I respect and admire many of the women involved in the current Ordain Women movement, and do my best to understand their feelings. I mourn with those who have been hurt by well meaning leaders doing the wrong thing. These are the hazards of a lay clergy, and every effort is being made to both reduce the suffering and teach how these decisions could have been different.
That being said, I do not believe the movement to ask entry to the Priesthood session of General Conference is being done in the best way. The Church does not work by public protest. Some would say that it’s not a protest, but a respectful query. The problem is that when you organize a large group of people to each, individually ask entry when they know they will be denied, it becomes a protest. It’s not signs and yelling and marching; it’s a sit in, without the sitting. To say it’s not disruptive is to ignore this reality.

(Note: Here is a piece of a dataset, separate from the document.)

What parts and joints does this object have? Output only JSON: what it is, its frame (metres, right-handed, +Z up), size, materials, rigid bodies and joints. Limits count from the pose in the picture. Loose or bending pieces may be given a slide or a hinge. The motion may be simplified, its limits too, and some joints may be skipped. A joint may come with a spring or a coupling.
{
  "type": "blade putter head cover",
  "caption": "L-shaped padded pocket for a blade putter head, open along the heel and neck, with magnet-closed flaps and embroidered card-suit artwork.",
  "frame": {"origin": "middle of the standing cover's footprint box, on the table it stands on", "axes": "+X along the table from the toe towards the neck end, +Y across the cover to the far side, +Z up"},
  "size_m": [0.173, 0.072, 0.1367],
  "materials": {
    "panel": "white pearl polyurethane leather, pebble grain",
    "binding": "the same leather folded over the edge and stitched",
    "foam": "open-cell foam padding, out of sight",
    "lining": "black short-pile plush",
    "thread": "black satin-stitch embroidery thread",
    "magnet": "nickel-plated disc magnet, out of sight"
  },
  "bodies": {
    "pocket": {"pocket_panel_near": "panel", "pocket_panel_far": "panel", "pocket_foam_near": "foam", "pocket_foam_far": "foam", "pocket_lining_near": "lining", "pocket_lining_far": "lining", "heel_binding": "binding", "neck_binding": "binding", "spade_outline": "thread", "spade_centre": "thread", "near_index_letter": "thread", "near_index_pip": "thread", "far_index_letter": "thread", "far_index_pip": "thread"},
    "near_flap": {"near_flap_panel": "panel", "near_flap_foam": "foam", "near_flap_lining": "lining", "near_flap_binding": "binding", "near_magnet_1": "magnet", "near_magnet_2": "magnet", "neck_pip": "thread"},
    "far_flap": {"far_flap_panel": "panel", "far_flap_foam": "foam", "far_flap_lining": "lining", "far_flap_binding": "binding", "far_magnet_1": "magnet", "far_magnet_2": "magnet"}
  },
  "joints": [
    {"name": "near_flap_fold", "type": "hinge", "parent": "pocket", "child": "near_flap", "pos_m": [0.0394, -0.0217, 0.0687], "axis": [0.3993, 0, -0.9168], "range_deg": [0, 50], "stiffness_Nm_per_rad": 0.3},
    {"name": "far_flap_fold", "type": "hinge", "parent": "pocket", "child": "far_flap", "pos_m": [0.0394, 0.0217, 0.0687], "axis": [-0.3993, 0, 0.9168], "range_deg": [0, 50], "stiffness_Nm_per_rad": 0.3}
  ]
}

Some have said that this is the only way to get the attention of Church leaders, doing as Zelophead’s daughters did in Moses’ time. Many changes in the Church have come from simple asking and doing, such as the Word of Wisdom (No tobacco, alcohol, etc.) and all of the Auxiliaries (Young Men, Relief Society, Primary, etc.), then these efforts being taken and moved to the entire church. However, some feel that there is no way to directly petition the leadership now, since the Church has gotten so big. I don’t believe this is strictly true. The leadership is not kept in a cocoon of male only voices, not hearing anything but the same from everyone they come into contact with. The trick is to find and connect with those who do know, and can more directly communicate with, the leaders. Do we think that Emma was the only one tired of cleaning up tobacco? Do we think Zelophead’s daughters (who probably had names, but that’s another issue) were the only women with inheritance issues? Of course not. But these are the ones we hear of, the ones who get credit, simply because they were in a position to ask. That is what Ordain Women is missing, and what they should be concentrating on. You don’t communicate to someone you can’t reach across the room by pulling out a bull horn; you send a message through the people nearby.

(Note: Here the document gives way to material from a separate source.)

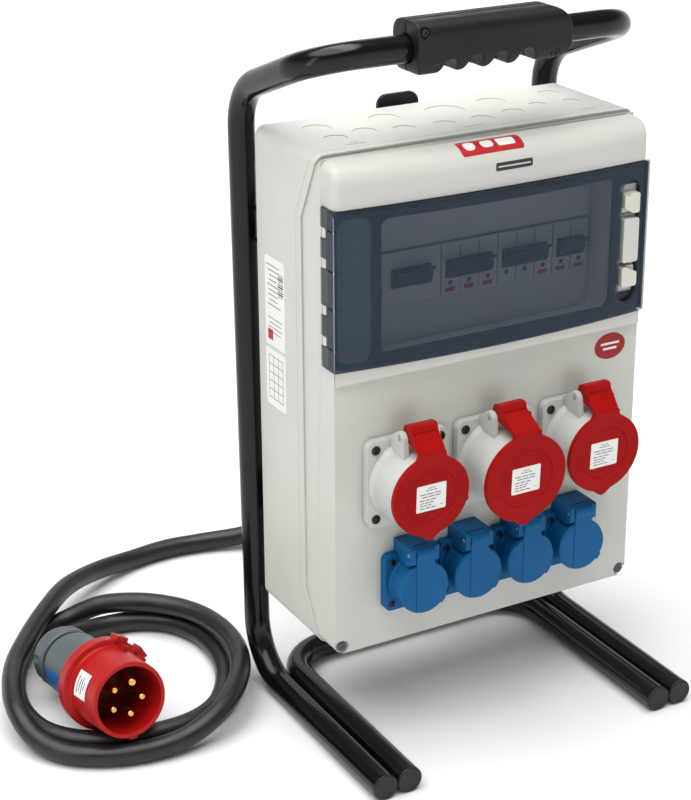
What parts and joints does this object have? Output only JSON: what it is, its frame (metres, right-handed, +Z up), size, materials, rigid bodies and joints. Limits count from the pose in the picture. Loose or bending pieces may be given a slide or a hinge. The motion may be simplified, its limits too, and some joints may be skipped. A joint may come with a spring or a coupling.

I do not believe that women should or will be ordained to the Priesthood. I do not accept that for women to fulfill their potential, they need what helps men toward their potential. I look forward to a different way, a Priestesshood that can only be used by women, that can be used together with the Priesthood and will be more than either could do alone and even more than the sum of what each could do.

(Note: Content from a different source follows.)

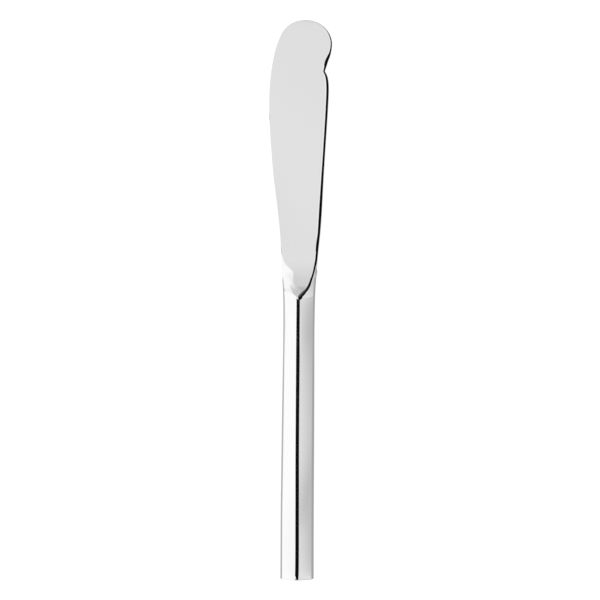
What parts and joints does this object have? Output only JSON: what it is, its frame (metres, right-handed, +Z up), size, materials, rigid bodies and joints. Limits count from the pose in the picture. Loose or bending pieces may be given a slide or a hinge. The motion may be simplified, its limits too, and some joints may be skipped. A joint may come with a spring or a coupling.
{
  "type": "butter knife",
  "caption": "Slim butter knife with a round spreading tip, a notch in the spine and a ridged hollow handle, lying on its flat back.",
  "frame": {"origin": "centre of the knife's outline seen from above, on the plane that the flat back of the handle rests on", "axes": "+Y from the butt to the tip, +Z up from the table towards the arris, +X towards the spine"},
  "size_m": [0.0192, 0.1702, 0.0068],
  "materials": {
    "blade_steel": "forged stainless steel, polished",
    "handle_steel": "pressed stainless steel, mirror polished",
    "filler": "hard cement"
  },
  "bodies": {
    "root": {"blade": "blade_steel", "handle_top_shell": "handle_steel", "handle_bottom_shell": "handle_steel", "butt_cap": "handle_steel", "tang_filler": "filler"}
  },
  "joints": []
}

My view of how we would get the Priestesshood (which could be completely wrong, and I’d be ok with that), would be for it to come as the Priesthood did, through the laying on of hands by those in authority. This could not be done by the authority of the Priesthood, but by those who we may barely know who had the Priestesshood before. This would be done with a full confirmation that it happened by the General Authorities of the Church, who would introduce the changes that would be needed for the Church to move together with the new Priestesshood. It would not be an easy transition, and I don’t think we’re ready for it, but I look forward to the changes that are continuing to be made to try and prepare us for it.
Men and women working together, taking advantage of what both have to offer, is the only way for all of us to reach our full potential, becoming like our Heavenly Parents, in perfect unity. The hard part will be being patient with our rate of growth and the rate of growth of those around us; to not get discouraged or despair because it seems so far away as to be unattainable. Even if I can hardly see a glimmer of how or when, I know it will happen.